In the United States Presidency, from inventors and entrepreneurs, from quarter backs and from those who stand-up to the wrongs in the world, people need leaders. People seek those who create, inspire and transform. But organizations also need, and should want, people who “keep up”. Keeping up means understanding the world around you and adapting to its wild swings of highs and lows, its surprising innovations and its evolutionary twists and turns.
Those charged with organizational development may disagree with the distinctions made here, but exploring the contrast between leadership and management should be a basic element of any development curriculum. Managers and leaders, and the organizations they serve, benefit from understanding the necessary balance and the differing perspectives of leaders and managers.

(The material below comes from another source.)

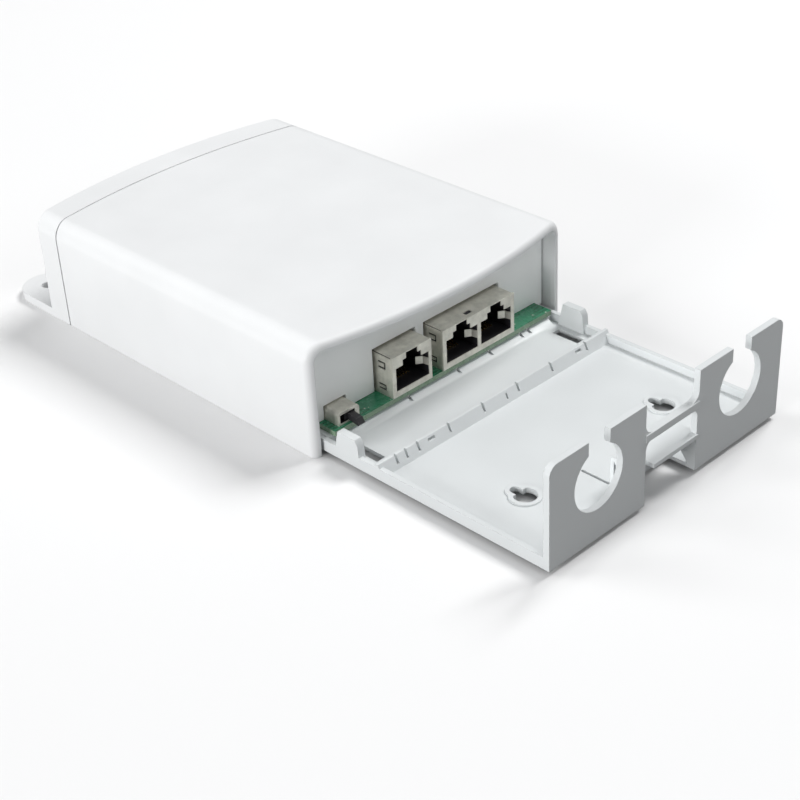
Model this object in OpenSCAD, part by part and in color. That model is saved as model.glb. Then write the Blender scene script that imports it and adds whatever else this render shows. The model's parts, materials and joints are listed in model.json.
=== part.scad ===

Computing technology, globalization, enormous populations, instantaneous communications and many other evolutionary and revolutionary transformations make this century very different from the world in which Peter Drucker formed his foundations. As much as he evolved his thinking toward the 21st Century, it is time to go beyond and craft a more nimble management philosophy that will help companies prosper while creating entirely new types of jobs in a world that will demand reduced consumption of physical goods, less corruption and a better balance between humanity and the planet that humankind calls home. Only by moving away from the falseness of a universal leadership class can organizations encourage competent people, with a wide range of skills, to create a new management ecosystem that will collectively help business, government and non-profits navigate the uncertain future.